5 Facts About World Religions You May Not Know
- You name it; there’s a patron saint for it
- In Catholicism, there is a patron saint for nearly everything, including coffee, beekeepers, and headaches.
- Wicca is not an ancient religion
- Though it sounds like it would be ancient, considering its roots in European fertility cults, Wicca was introduced in the 1950s.
- Mormons have limited beverage options
- Mormons are forbidden from drinking beverages like tea, coffee, or alcohol; however, soda seems okay.
- The “Qur’an” mentions Jesus more than Muhammad
- Though this is not a popularity contest, the “Qur’an” apparently mentions Jesus Christ five times more than Muhammad.
- Hindus can also be atheists
- While Hinduism is a polytheistic religion, it is possible to be a practising Hindu and an atheist — the moral and ethical code remains the same.
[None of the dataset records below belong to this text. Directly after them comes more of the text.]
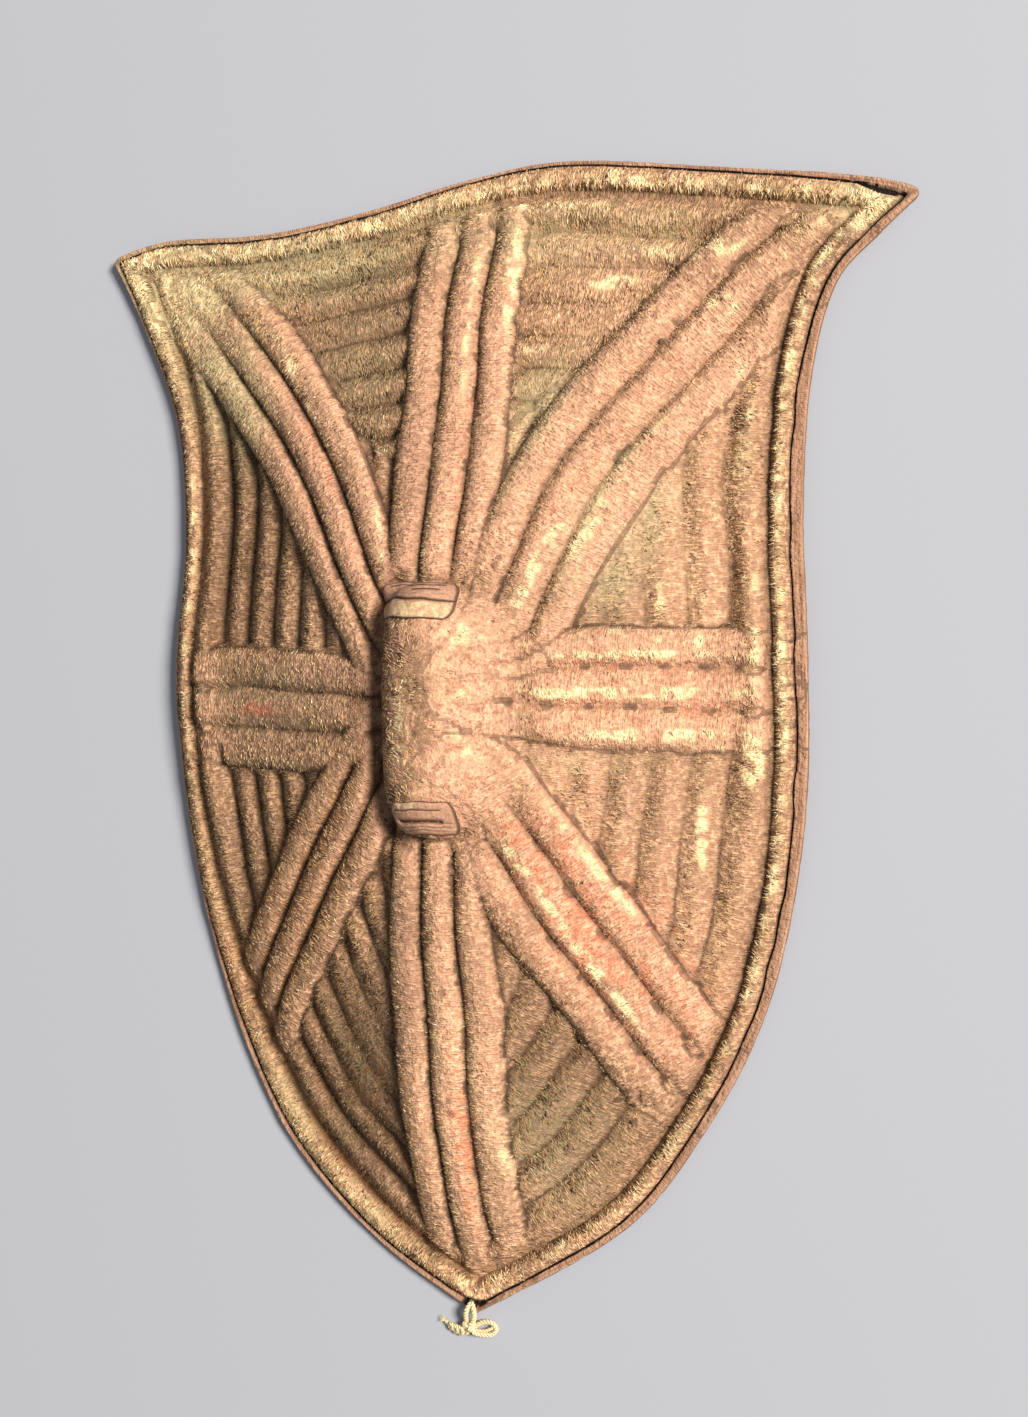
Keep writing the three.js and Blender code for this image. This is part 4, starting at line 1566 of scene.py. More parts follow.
        # The cut edge swells a little halfway down.
        outward = -inward_from(loops[0])
        swell = 0.5 + 0.3 * Hills(31, 7).at(np.arange(rim) * self.edge_step, np.zeros(rim))
        waist = np.column_stack([loops[0] + outward * swell[:, None], (ledge + below[:rim]) / 2])
        points = np.vstack([
            np.column_stack([top, p.height]), np.column_stack([under, below]), waist,
        ])
        count, start = len(top), len(top) + len(under)
        faces = [top_faces, under_faces[:, ::-1] + count]
        numbers = np.arange(rim)
        after = np.roll(numbers, -1)
        walls = []
        for upper, lower in ((0, start), (start, count)):
            a, b, c, d = upper + numbers, upper + after, lower + after, lower + numbers
            walls += [np.stack([a, b, c], 1), np.stack([a, c, d], 1)]
        first = rim
        for loop in loops[1:]:
            numbers = first + np.arange(len(loop))
            after = np.roll(numbers, -1)
            walls += [np.stack([numbers, numbers + count, after], 1),
                      np.stack([after, numbers + count, after + count], 1)]
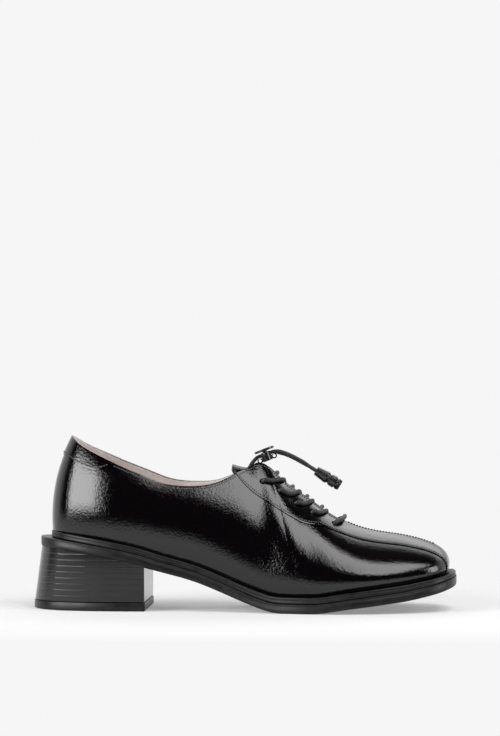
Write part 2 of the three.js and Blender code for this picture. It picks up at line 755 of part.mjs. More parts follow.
function block(long, wide, low, high) {
  return toSolid(new THREE.BoxGeometry(long, wide, high - low).translate(0, 0, (low + high) / 2));
}

function lug(end, diameter, thickness) {
  const geometry = new THREE.CylinderGeometry(diameter / 2, diameter / 2, thickness, 12);
  const along = end * (lockLength / 2 + 0.39 * lugDiameter);
  return toSolid(geometry.translate(along, 0, 0.45 * lugDiameter));
}

function lockBarrel() {
  const inside = [lockLength - 2 * lockWall, lockWidth - 2 * lockWall];
  const cordHole = block(3 * lockLength, holeWidth, cordLevel - holeHeight / 2, cordLevel + holeHeight / 2);
  return toGeometry(
    disc(lockLength, lockWidth, 0, lockHeight)
      .add(lug(-1, lugDiameter, lugThickness))
      .add(lug(1, lugDiameter, lugThickness))
      .subtract(lug(-1, lugHole, 2 * lugThickness))
      .subtract(lug(1, lugHole, 2 * lugThickness))
      .subtract(disc(...inside, lockFloor, lockHeight + 1))
      .subtract(cordHole),
  );
}

function lockButton() {
  const stem = [lockLength, lockWidth].map((size) => size - 2 * lockWall - 2 * clearance);
  const slotLow = cordLevel - holeHeight / 2;
  const slotHigh = cordLevel + holeHeight / 2 + buttonTravel;
  const stemLow = lockFloor + clearance + buttonTravel;
  const headLow = lockHeight + buttonGap;
  return toGeometry(
    disc(...stem, stemLow, headLow + 0.1)
      .subtract(block(2 * lockLength, holeWidth, slotLow, slotHigh))
      .add(disc(buttonDiameter, buttonDiameter, headLow, headLow + buttonThickness)),
  );
}

function tiltLock(mesh) {
  mesh.position.copy(lockPlace);
  mesh.rotation.y = THREE.MathUtils.degToRad(-lockTilt);
  return mesh;
}

// The cord end, drawn along +Z from its mouth and then turned onto the ends of the cords.
const endMouth = new THREE.Vector3(throatX + endAhead, 0, throatTop - endDrop);
const mouthDepth = 2.4;

function cordEnd() {
  const mouth = endMouthDiameter / 2;
  const full = endDiameter / 2;
  const recess = laceDiameter + clearance + 0.1;
  const outline = [
    [0, mouthDepth], [recess, mouthDepth], [recess, 0], [mouth, 0], [full, 0.44 * endLength],
    [full - 0.3, 0.5 * endLength], [full - 0.9, 0.55 * endLength], [full - 0.1, 0.6 * endLength],
    [full, 0.78 * endLength], [full - 0.9, 0.83 * endLength], [full - 0.4, 0.87 * endLength],
    [full - 0.8, endLength], [1.1, endLength], [1.1, endLength - 2], [0, endLength - 2],
  ];
  const points = outline.map(([radius, along]) => new THREE.Vector2(radius, along));
  return facingOut(new THREE.LatheGeometry(points, 16).rotateX(Math.PI / 2));
}

function placeEnd(mesh) {
  mesh.position.copy(endMouth);
  mesh.rotation.y = THREE.MathUtils.degToRad(endTurn);
  return mesh;
}

// Both cords rise from the tongue between the facings, run through the lock side by side and hang
// forward to the cord end. ahead is a share of the way from lock to end, and above a share of the
// lock's height over the end.
const hang = table(['ahead', 'above'], [
  [0.146, 0.958], [0.215, 0.903], [0.352, 0.726], [0.488, 0.452], [0.613, 0.137], [0.742, -0.210],
]);

// The cords' feet on the tongue, in millimetres from the throat's top and above the tongue.
const foot = table(['ahead', 'above', 'half'], [
  [-8.6, 0.90, 3.6], [-8.1, 2.20, 3.5], [-6.4, 5.20, 2.8],
]);

function cordRoute(side) {
  const tilt = THREE.MathUtils.degToRad(lockTilt);
  const throughLock = (along) => [
    lockPlace.x + along * Math.cos(tilt) - cordLevel * Math.sin(tilt),
    lockPlace.z + along * Math.sin(tilt) + cordLevel * Math.cos(tilt),
  ];
  const axis = THREE.MathUtils.degToRad(endTurn);
  const intoEnd = (along) => [
    endMouth.x + along * Math.sin(axis),
    endMouth.z + along * Math.cos(axis),
  ];
  const tongueTop = tongueHeight(throatX + foot[0].ahead, foot[0].half);
  const span = endMouth.clone().sub(lockPlace);
  const route = [
    ...foot.map(({ ahead, above, half }) => [throatX + ahead, tongueTop + above, half]),
    [...throughLock(-0.85 * lockLength), cordSpread + 0.5],
    ...[-0.5, 0, 0.5].map((along) => [...throughLock(along * lockLength), cordSpread]),
    ...hang.map(({ ahead, above }) => [
      lockPlace.x + ahead * span.x, lockPlace.z - above * span.z, cordSpread,
    ]),
    ...[-3.2, mouthDepth - clearance].map((along) => [...intoEnd(along), cordSpread]),
  ];
  return route.map(([x, z, half]) => [x, side * half, z]);
}

function cord(side) {
  return facingOut(tube(cordRoute(side), laceDiameter, 22));
}

const patent = { color: 0x0b0b0c, roughness: 0.12, metalness: 0 };
const darkRubber = { color: 0x1a1a1b, roughness: 0.45, metalness: 0 };
const stackedHeel = { color: 0x101011, roughness: 0.35, metalness: 0 };
const elastic = { color: 0x17171a, roughness: 0.7, metalness: 0 };
const hardPlastic = { color: 0x0d0d0e, roughness: 0.25, metalness: 0 };
const liningLeather = { color: 0xb9a79a, roughness: 0.7, metalness: 0 };

const shoe = new THREE.Group();
const looseNodes = new Set();

function add(name, geometry, finish, loose = false) {
  const mesh = new THREE.Mesh(geometry, new THREE.MeshStandardMaterial(finish));
  mesh.name = name;
  if (loose) looseNodes.add(mesh);
  shoe.add(mesh);
  return mesh;
}

add('outsole', outsole(), darkRubber);
add('welt', welt(), darkRubber);
add('heel_block', heelBlock(), stackedHeel);
add('heel_tip', heelTip(), darkRubber);
add('insole', insole(), liningLeather);
add('upper', upper(), patent);
add('tongue', tongue(), patent);
for (let row = 0; row < eyelets.length - 1; row += 1) {
  add(`lace_cross_${row + 1}`, crossing(row), elastic);
}
add('lace_bar', bottomBar(), elastic);
tiltLock(add('cord_lock', lockBarrel(), hardPlastic));
tiltLock(add('cord_lock_button', lockButton(), hardPlastic));
add('cord_lateral', cord(-1), elastic, true);
add('cord_medial', cord(1), elastic, true);
placeEnd(add('cord_end', cordEnd(), hardPlastic, true));

// The origin is on the floor under the middle of the shoe, measured without the loose cords.
shoe.updateMatrixWorld(true);
const bounds = new THREE.Box3();
for (const mesh of shoe.children) {
  if (!looseNodes.has(mesh)) bounds.expandByObject(mesh, true);
}
const middle = bounds.getCenter(new THREE.Vector3());
shoe.position.set(-middle.x, -middle.y, -bounds.min.z);

export default shoe;
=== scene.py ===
"""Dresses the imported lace-up shoe: upper, stitches, lace, cord lock, welt, sole and studio."""
import math

import bmesh
import bpy
import numpy as np
from mathutils import Matrix, Vector


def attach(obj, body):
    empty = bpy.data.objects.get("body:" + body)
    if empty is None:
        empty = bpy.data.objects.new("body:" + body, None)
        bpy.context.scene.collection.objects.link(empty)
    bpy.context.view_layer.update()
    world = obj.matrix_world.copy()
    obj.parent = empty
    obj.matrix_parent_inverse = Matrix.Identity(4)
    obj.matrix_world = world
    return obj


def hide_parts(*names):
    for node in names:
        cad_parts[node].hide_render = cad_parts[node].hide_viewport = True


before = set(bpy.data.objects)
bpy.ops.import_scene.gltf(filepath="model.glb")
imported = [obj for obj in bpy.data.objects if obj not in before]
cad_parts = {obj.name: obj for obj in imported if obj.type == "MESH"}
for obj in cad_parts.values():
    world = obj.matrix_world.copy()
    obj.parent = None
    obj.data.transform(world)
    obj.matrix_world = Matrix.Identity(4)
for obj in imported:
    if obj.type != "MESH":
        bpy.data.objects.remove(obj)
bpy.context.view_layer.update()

bl_info = {
    "name": "Lace-up shoe",
    "version": (1, 0, 0),
    "blender": (4, 5, 0),
    "location": "View3D > Sidebar > Shoe",
    "description": "Builds the pieces of a patent lace-up shoe round its packed solids",
    "category": "Object",
}

SHOE = "shoe"
BUTTON = "lock_button"
MM = 0.001

# The last is drawn in millimetres from the back lip of the outsole, on the middle line.
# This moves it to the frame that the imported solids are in.
TO_FRAME = np.array([-129.6524, 1.15, 0.0])

SOLE_LENGTH = 264.0
BALL_WIDTH = 80.0
INSTEP_HEIGHT = 80.2
HEEL_HEIGHT = 39.8
TOE_SPRING = 16.4
OUTSOLE_THICKNESS = 5.9
WELT_THICKNESS = 3.7
CLEARANCE = 0.3
UPPER_WALL = 2.0
OVERLAY_STEP = 0.5
OVERLAY_WALL = OVERLAY_STEP + 0.4
MEDIAL_LIFT = 1.3
HEEL_LENGTH = 68.8
HEEL_FLARE = 4.6
HEEL_TAPER = 0.035
HEEL_INSET = 0.5
TIP_THICKNESS = 5.3
THROAT_GAP = 11.0
THROAT_LENGTH = 51.0
EYELET_INSETS = (10.4, 11.0, 11.1, 10.8, 7.8)
EYELET_DIAMETER = 4.4
EYELET_PITCH = 10.3
FIRST_EYELET = 1.0
LAST_EYELET_EXTRA = 3.6
TONGUE_REACH = 19.0
TONGUE_HALF_WIDTH = 19.0
TONGUE_THICKNESS = 2.0
FOOT_LINE = OUTSOLE_THICKNESS + CLEARANCE + WELT_THICKNESS


def table(columns, rows):
    """Rows of numbers as one array for each named column."""
    return {name: np.array([row[at] for row in rows], float) for at, name in enumerate(columns)}


# The underside of the sole from the side: shares of its length, of the heel height and of the
# toe spring.
SOLE_LINE = table(["x", "heel", "toe"], [
    [0.000, 1.000, 0], [0.045, 0.972, 0], [0.089, 0.935, 0], [0.177, 0.838, 0],
    [0.248, 0.732, 0], [0.300, 0.622, 0], [0.339, 0.553, 0], [0.377, 0.478, 0],
    [0.416, 0.382, 0], [0.454, 0.277, 0], [0.492, 0.173, 0], [0.530, 0.078, 0],
    [0.560, 0.020, 0], [0.585, 0, 0], [0.650, 0, 0], [0.680, 0, 0.030], [0.705, 0, 0.090],
    [0.742, 0, 0.180], [0.782, 0, 0.265], [0.830, 0, 0.370], [0.878, 0, 0.480],
    [0.917, 0, 0.600], [0.955, 0, 0.745], [0.985, 0, 0.900], [1.000, 0, 1.000],
])

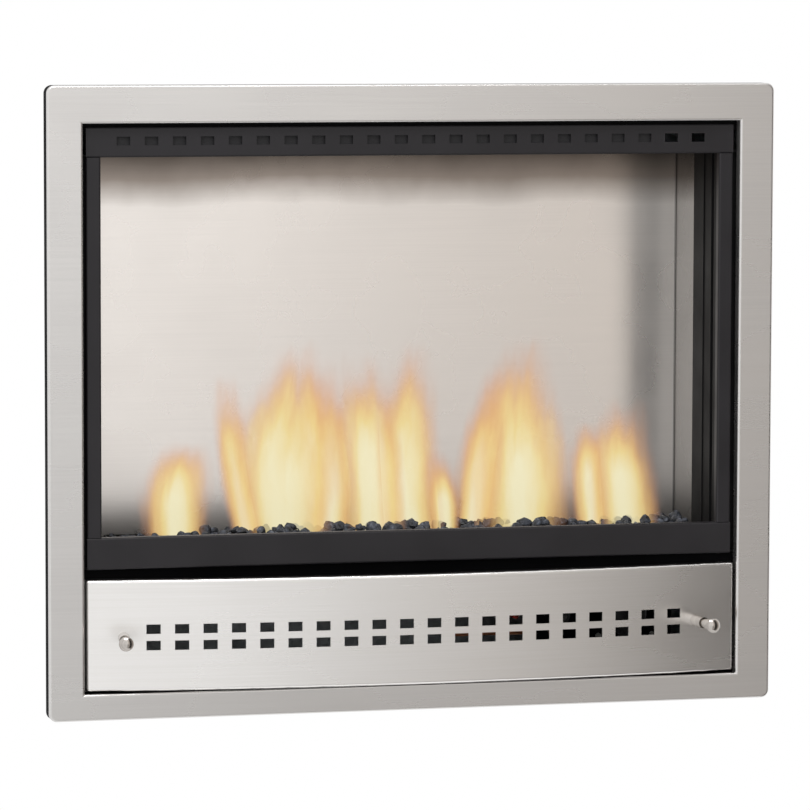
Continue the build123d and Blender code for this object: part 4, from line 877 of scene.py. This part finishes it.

Why World Religion Day Is Important
- It purports to unite people
- We love any day that seeks to bring people together, irrespective of differences, and this day fits the bill exactly. Whatever one’s religious beliefs and culture, the longing for acceptance and unity will be a fundamentally human one that unites us already.
- Interfaith harmony
- World Religion Day offers people a chance to get better to know others of different religions. It seeks to foster a better understanding of religious differences through peaceful means such as dialogue.
- A chance to experience something different
The various interfaith and religious events organized by communities worldwide are an exciting opportunity and opening for people to immerse themselves in spiritual experiences different from what they know. And so much of it is cultural that we see it as a win-win.